Here’s a basic example that processes a batch of rows and modifies each item in the batch:

public class MyRow {
    public int Id { get; set; }
    public string Value { get; set; }
}

var source = new MemorySource<MyRow>();
for (int i = 1; i <= 7; i++)
    source.DataAsList.Add(new MyRow() { Id = i, Value = "T" });

var dest = new MemoryDestination<MyRow>();

var batch = new BatchTransformation<MyRow, MyRow>();
batch.BatchSize = 3;
batch.BatchTransformationFunc = batchdata => {
    foreach (var row in batchdata)
        row.Value += batch.ProgressCount;
    return batchdata;
};

source.LinkTo(batch).LinkTo(dest);
Network.Execute(source);

foreach (var row in dest.Data)
    Console.WriteLine($"Id:{row.Id}, Value:{row.Value}");

// Output:
// Id:1, Value:T0
// Id:2, Value:T0
// Id:3, Value:T0
// Id:4, Value:T3
// Id:5, Value:T3
// Id:6, Value:T3
// Id:7, Value:T6

In this example:

  • Rows are processed in groups of 3.
  • The ProgressCount is used to modify the Value property per batch.
  • The last batch contains a single row, which is processed after the source completes.

Transforming to a Different Output Type

You can transform batches to a different output type. The size of the output batch may be different from the input.

public class MyInput {
    public int Id { get; set; }
}

public class MyOutput {
    public int Id2 { get; set; }
    public string Value2 { get; set; }
}

var source = new MemorySource<MyInput>();
for (int i = 1; i <= 4; i++)
    source.DataAsList.Add(new MyInput() { Id = i });

var dest = new MemoryDestination<MyOutput>();

var batch = new BatchTransformation<MyInput, MyOutput>();
batch.BatchSize = 2;
batch.BatchTransformationFunc = batchdata =>
    batchdata.Select(row => new MyOutput { Id2 = row.Id, Value2 = "Test" + row.Id }).ToArray();

source.LinkTo(batch);
batch.LinkTo(dest);
Network.Execute(source);

foreach (var row in dest.Data)
    Console.WriteLine($"Id2:{row.Id2}, Value2:{row.Value2}");

// Output:
// Id2:1, Value2:Test1
// Id2:2, Value2:Test2
// Id2:3, Value2:Test3
// Id2:4, Value2:Test4

Working with Dynamic Objects

The BatchTransformation also supports dynamic objects such as ExpandoObject.
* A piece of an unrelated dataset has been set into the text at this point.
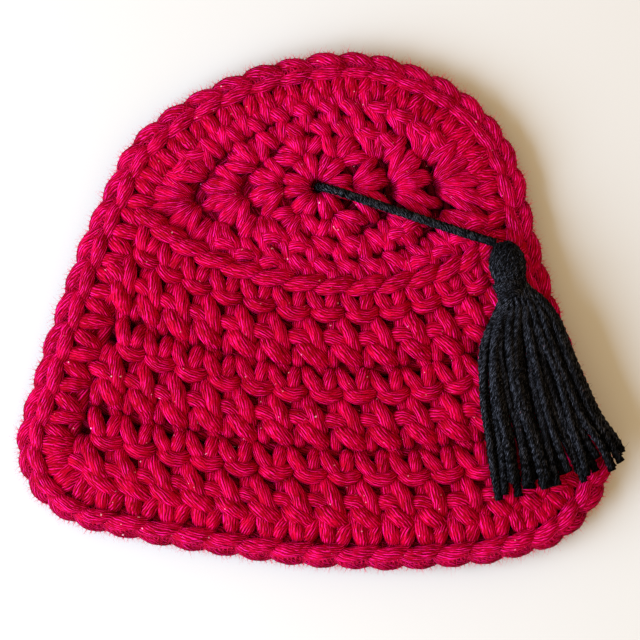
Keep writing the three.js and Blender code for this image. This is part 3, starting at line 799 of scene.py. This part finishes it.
def crown_ray(turn):
    """The direction of a ray, and how far the crown reaches on it."""
    direction = np.array([math.cos(turn), math.sin(turn) * crown_squash])
    direction = turned(direction / np.linalg.norm(direction), CROWN_TILT)
    reach = reach_to(bed, direction) + REACH_OUT
    if math.sin(turn) < 0:
        reach = min(reach, reach_to(ridge_inner, direction) + REACH_RIDGE)
    return direction, reach


print("The crown's reach, mm:", [round(crown_ray(math.radians(turn))[1], 1) for turn in (0, 90, 180, 270)])

# %% The edges of the crown's rounds
# Shares of the way from the ring to the crown's edge where the rounds end: along its short and its long axis.
ROUND_SHARES = [(0.0, 0.0), (0.33, 0.28), (0.66, 0.60), (1.0, 1.0)]
EDGE_POINTS = 240


def round_edge(level):
    """The closed line on which a round ends, in even steps from the right end of the crown."""
    across, along = ROUND_SHARES[level]
    points = []
    for i in range(EDGE_POINTS):
        turn = 2 * math.pi * i / EDGE_POINTS
        direction, reach = crown_ray(turn)
        share = across + (along - across) * math.cos(turn) ** 2
        points.append(CROWN_CENTRE + direction * (RING_RADIUS + (reach - RING_RADIUS) * share))
    return smooth_line(points, 0.5, closed=True)[:-1]


round_edges = [round_edge(level) for level in range(4)]


def on_edge(level, share):
    """A spot on a round's edge, at a share of the way round."""
    line = round_edges[level]
    where = (share % 1) * len(line)
    i = int(where)
    part = where - i
    return line[i % len(line)] * (1 - part) + line[(i + 1) % len(line)] * part


print("Points on the rounds' edges:", [len(line) for line in round_edges])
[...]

This is particularly useful when dealing with loosely structured data, such as records from JSON or CSV sources where the schema is not known at compile time.

When using dynamic rows, you can manipulate the input objects directly within the batch function, modify their properties, or create new rows.

Example: Modifying and Extending Dynamic Rows

var source = new MemorySource();

dynamic r1 = new ExpandoObject(); r1.Id = 1; r1.Value = "X";
dynamic r2 = new ExpandoObject(); r2.Id = 2; r2.Value = "Y";
dynamic r3 = new ExpandoObject(); r3.Id = 3; r3.Value = "Z";
source.DataAsList.Add(r1);
source.DataAsList.Add(r2);
source.DataAsList.Add(r3);

var batch = new BatchTransformation();
batch.BatchSize = 2;
batch.BatchTransformationFunc = batchData => {
    List<ExpandoObject> result = new List<ExpandoObject>();
    foreach (dynamic row in batchData)
        row.Value = "Test" + row.Id; // Modify existing row
    result.AddRange(batchData);

    dynamic rNew = new ExpandoObject(); // Add additional row
    rNew.Id = 0; rNew.Value = "FILL";
    result.Add(rNew);

    return result.ToArray();
};

var dest = new MemoryDestination();
source.LinkTo(batch).LinkTo(dest);
Network.Execute(source);

foreach (dynamic row in dest.Data)
    Console.WriteLine($"Id: {row.Id}, Value: {row.Value}");

Output:

Id: 1, Value: Test1
Id: 2, Value: Test2
Id: 0, Value: FILL
Id: 3, Value: Test3
Id: 0, Value: FILL

In this example, each batch is processed with a size of 2. The batch function updates the Value field and appends a new filler row. This demonstrates how flexible batch processing can be when working with dynamic structures.